▶ WHAT TO DO: Starting at the line that contains "Turn this picture" and stopping at the line that contains "ROLLOVER_DEPTH = 3.4 * MM", repeat every line exactly, the two end lines included, and nothing else.

▶ DATA FOR THIS TASK:
########################################
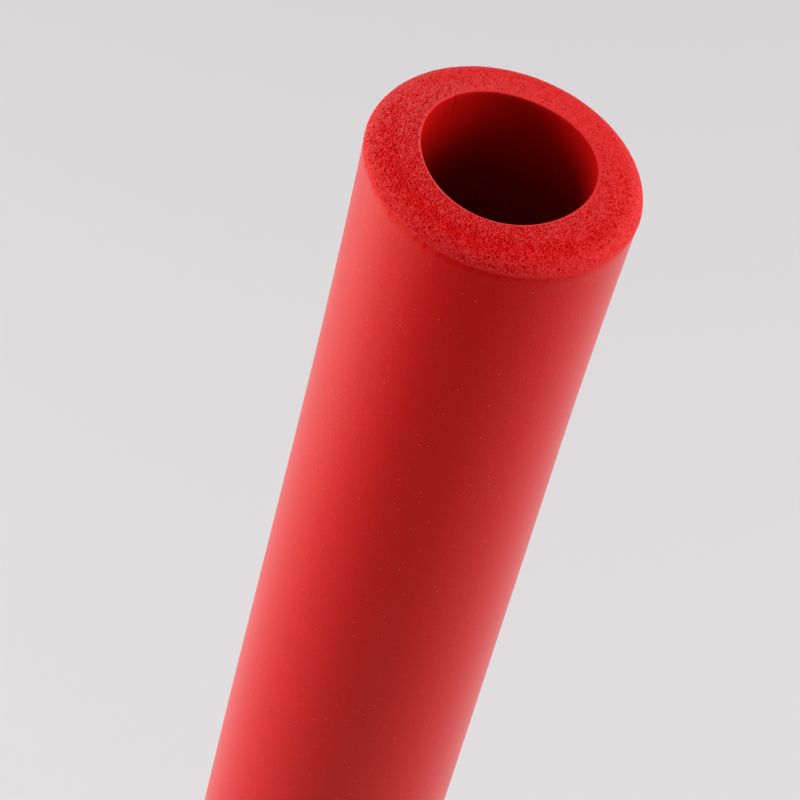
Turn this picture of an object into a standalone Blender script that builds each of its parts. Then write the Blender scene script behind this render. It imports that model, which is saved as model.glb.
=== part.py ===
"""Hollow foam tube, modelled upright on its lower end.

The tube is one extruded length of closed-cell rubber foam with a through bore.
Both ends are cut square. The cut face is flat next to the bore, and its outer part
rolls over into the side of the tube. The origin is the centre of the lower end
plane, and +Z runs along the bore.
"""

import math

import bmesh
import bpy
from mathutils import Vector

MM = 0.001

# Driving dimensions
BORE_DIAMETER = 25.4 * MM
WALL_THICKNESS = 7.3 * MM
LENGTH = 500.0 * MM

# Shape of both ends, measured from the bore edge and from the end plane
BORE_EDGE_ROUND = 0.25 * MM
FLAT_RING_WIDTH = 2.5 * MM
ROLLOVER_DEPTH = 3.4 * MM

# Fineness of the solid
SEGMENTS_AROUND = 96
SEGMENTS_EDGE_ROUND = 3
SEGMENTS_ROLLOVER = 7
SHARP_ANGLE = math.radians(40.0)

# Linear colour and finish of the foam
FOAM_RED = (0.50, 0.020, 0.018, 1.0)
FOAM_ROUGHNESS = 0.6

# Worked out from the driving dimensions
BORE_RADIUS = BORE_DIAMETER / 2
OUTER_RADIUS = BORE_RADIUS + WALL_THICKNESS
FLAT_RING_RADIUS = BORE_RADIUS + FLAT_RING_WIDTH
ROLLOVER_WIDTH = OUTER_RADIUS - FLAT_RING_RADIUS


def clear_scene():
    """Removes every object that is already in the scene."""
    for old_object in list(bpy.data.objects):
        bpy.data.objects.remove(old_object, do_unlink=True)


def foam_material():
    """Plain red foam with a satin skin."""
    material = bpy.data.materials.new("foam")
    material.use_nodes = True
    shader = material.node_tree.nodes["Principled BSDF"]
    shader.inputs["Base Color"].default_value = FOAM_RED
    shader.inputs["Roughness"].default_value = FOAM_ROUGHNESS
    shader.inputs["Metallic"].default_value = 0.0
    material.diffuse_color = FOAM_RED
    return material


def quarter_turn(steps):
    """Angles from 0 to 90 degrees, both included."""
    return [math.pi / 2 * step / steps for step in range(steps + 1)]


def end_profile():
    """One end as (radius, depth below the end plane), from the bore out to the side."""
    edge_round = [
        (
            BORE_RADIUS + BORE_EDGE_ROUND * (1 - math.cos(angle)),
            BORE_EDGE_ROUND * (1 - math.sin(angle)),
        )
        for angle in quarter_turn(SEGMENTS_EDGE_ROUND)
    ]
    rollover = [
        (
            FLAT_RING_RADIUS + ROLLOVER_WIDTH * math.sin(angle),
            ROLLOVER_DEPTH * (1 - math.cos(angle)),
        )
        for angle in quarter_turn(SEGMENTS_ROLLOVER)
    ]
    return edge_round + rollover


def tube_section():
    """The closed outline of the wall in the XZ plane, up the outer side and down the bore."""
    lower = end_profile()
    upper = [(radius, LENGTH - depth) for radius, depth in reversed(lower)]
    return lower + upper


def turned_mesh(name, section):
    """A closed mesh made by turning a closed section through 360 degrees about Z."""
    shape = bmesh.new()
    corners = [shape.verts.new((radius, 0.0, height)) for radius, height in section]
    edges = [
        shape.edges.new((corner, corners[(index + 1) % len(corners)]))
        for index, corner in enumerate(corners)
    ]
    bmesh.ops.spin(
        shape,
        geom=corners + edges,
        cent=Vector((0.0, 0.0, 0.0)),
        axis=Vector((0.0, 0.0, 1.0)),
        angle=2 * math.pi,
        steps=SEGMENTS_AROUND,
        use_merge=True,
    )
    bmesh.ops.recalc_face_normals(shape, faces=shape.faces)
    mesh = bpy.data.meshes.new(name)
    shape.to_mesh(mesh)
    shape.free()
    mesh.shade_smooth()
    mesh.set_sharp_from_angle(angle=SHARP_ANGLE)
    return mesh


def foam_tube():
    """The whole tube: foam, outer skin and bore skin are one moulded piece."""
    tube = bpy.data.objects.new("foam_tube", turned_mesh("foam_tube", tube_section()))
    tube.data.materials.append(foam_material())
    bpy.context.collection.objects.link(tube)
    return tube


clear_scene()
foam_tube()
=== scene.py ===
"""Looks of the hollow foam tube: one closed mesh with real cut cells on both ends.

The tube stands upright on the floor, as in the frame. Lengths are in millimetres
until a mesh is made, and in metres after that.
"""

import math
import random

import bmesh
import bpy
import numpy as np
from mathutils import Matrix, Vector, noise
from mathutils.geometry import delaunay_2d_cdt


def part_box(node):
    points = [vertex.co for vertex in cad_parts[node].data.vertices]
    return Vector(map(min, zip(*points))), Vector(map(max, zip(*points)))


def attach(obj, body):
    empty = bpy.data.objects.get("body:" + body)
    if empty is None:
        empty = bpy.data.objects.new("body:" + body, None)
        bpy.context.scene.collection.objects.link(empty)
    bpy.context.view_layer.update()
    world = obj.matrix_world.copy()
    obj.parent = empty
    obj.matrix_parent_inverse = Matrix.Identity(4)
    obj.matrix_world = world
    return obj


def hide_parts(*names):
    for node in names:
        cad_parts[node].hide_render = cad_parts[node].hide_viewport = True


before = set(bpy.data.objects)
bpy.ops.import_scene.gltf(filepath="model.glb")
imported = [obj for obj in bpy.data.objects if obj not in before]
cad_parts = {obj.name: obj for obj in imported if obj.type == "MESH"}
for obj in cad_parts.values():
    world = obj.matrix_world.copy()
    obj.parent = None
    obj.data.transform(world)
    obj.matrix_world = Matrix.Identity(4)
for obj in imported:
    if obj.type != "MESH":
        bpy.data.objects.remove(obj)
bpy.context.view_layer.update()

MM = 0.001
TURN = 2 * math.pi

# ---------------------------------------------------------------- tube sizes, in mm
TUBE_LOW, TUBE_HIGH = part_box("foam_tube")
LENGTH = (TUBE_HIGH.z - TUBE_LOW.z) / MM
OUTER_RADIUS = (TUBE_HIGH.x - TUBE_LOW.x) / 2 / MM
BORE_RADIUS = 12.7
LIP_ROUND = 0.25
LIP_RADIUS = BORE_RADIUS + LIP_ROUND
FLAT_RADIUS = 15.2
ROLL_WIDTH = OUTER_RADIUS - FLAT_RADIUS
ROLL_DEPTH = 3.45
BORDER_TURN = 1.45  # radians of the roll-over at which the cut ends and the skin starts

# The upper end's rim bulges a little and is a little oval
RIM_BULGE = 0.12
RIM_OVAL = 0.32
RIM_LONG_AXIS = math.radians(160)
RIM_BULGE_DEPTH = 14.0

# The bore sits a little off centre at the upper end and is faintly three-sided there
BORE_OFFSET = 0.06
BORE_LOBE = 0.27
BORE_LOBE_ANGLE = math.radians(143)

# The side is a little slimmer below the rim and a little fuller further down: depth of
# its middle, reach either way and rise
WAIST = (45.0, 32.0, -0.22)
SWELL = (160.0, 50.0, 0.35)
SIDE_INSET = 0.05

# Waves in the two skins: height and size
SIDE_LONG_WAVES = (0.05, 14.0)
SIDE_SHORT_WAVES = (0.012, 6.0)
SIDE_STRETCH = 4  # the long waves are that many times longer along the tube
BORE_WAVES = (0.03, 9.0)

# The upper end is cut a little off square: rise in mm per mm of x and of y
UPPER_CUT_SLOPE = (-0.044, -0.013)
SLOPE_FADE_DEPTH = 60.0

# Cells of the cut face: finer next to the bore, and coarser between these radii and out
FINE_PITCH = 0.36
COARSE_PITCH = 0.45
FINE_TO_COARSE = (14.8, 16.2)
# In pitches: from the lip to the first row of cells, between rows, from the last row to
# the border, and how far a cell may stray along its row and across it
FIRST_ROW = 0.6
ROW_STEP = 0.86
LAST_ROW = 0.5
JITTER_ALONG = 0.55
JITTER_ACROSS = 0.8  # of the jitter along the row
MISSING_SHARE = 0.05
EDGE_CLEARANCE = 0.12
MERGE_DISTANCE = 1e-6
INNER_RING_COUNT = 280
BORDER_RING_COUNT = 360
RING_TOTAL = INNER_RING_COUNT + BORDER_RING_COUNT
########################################
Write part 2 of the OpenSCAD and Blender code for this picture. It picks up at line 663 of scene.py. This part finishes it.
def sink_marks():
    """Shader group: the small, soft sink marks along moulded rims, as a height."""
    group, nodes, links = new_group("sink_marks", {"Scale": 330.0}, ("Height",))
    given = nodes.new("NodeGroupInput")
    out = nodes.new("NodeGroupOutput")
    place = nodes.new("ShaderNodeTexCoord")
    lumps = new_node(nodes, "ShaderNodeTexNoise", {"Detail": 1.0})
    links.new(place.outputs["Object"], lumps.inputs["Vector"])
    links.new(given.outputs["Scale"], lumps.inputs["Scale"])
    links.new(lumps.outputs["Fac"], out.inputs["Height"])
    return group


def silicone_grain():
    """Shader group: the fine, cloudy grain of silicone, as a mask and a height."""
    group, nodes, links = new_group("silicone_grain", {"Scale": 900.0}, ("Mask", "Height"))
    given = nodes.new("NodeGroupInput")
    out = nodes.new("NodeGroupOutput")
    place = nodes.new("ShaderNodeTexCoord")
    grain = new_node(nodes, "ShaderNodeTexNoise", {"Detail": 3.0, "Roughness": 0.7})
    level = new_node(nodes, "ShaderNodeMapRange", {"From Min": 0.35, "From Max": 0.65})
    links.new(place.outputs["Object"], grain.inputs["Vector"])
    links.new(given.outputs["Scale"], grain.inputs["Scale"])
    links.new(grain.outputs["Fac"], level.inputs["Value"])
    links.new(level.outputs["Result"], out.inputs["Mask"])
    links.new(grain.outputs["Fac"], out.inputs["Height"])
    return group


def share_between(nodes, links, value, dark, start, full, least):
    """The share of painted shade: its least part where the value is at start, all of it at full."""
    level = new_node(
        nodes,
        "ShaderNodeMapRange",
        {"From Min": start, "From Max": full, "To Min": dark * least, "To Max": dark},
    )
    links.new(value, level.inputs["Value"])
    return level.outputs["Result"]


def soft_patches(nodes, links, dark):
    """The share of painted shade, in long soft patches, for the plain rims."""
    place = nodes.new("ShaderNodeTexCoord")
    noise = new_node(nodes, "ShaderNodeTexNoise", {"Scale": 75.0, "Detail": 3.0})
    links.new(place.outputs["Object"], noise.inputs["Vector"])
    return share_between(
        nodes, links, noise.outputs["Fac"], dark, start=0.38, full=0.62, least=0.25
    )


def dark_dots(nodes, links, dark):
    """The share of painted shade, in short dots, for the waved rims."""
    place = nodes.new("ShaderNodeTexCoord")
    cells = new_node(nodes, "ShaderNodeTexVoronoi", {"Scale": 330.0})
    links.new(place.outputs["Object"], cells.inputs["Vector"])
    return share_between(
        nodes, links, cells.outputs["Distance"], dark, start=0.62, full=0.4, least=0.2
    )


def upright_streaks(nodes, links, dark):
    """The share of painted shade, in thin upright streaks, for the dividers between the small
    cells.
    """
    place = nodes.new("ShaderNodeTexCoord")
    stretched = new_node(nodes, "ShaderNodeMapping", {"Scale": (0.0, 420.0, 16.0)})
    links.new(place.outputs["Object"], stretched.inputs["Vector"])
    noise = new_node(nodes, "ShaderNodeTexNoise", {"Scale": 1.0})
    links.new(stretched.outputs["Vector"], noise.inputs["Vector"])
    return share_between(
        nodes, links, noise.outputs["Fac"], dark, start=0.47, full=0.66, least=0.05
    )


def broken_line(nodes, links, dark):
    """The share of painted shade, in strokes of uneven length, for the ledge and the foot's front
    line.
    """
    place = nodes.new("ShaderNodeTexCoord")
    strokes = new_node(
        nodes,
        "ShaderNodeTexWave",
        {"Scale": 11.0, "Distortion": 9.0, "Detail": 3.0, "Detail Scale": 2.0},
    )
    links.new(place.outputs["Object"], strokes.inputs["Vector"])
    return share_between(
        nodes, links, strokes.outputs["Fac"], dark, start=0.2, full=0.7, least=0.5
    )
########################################
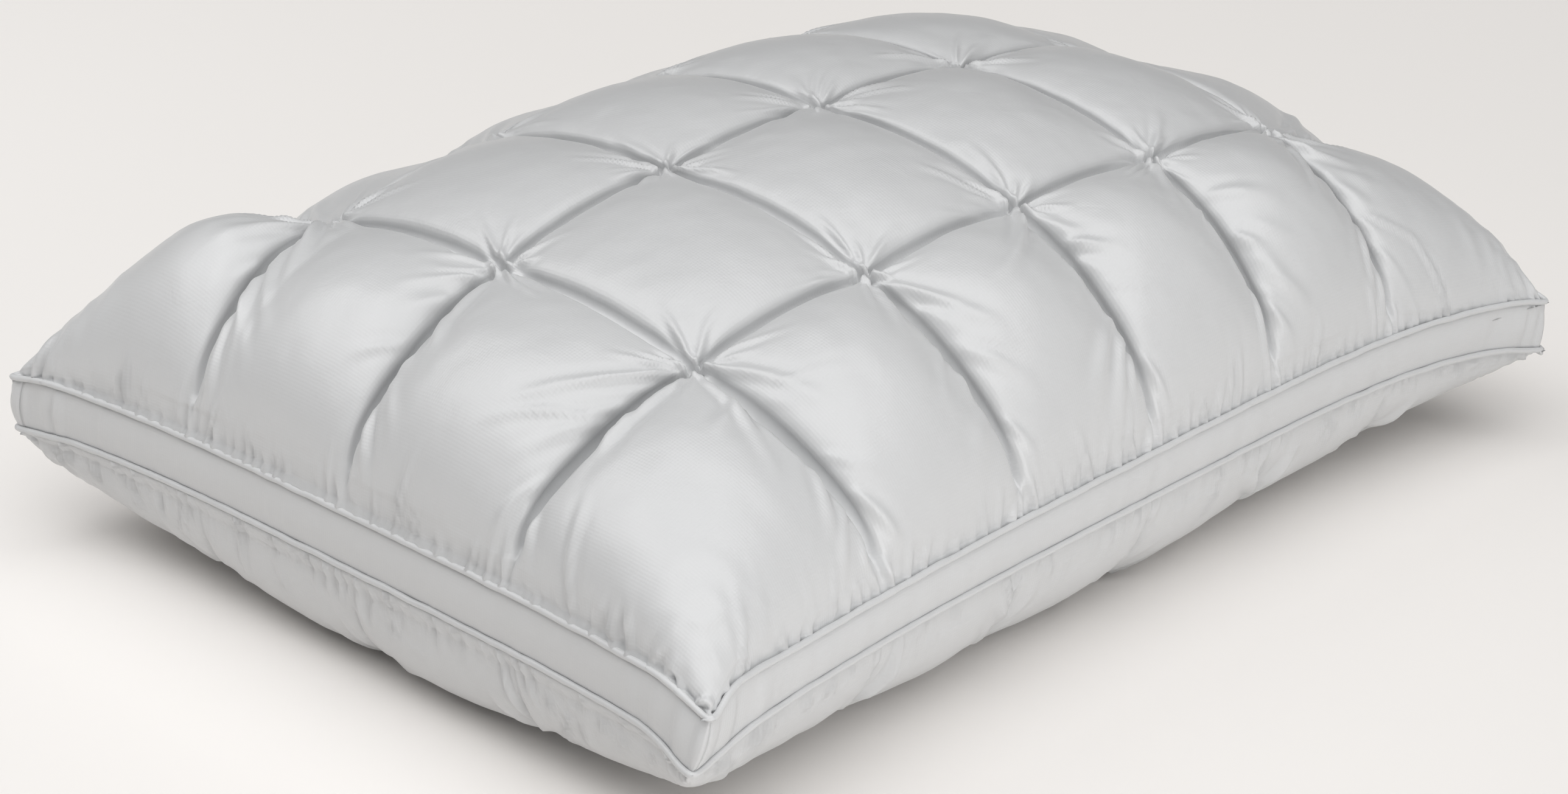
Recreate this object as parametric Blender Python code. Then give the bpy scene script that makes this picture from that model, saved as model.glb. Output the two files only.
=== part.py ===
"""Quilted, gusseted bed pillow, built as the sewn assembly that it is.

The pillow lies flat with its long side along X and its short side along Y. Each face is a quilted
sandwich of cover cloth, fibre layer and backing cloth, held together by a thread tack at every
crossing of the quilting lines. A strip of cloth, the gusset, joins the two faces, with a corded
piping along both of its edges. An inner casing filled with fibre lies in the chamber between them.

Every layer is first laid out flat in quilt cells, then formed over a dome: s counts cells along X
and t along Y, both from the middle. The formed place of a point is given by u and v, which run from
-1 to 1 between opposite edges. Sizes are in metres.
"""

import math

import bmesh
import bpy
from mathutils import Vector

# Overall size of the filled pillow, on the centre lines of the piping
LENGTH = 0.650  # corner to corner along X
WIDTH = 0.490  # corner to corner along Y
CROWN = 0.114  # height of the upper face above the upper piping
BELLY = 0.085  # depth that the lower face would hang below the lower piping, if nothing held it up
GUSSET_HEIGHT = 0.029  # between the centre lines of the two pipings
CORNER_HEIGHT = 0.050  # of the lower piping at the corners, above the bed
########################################
▶ RESULT OF THE EXERCISE:
Turn this picture of an object into a standalone Blender script that builds each of its parts. Then write the Blender scene script behind this render. It imports that model, which is saved as model.glb.
=== part.py ===
"""Hollow foam tube, modelled upright on its lower end.

The tube is one extruded length of closed-cell rubber foam with a through bore.
Both ends are cut square. The cut face is flat next to the bore, and its outer part
rolls over into the side of the tube. The origin is the centre of the lower end
plane, and +Z runs along the bore.
"""

import math

import bmesh
import bpy
from mathutils import Vector

MM = 0.001

# Driving dimensions
BORE_DIAMETER = 25.4 * MM
WALL_THICKNESS = 7.3 * MM
LENGTH = 500.0 * MM

# Shape of both ends, measured from the bore edge and from the end plane
BORE_EDGE_ROUND = 0.25 * MM
FLAT_RING_WIDTH = 2.5 * MM
ROLLOVER_DEPTH = 3.4 * MM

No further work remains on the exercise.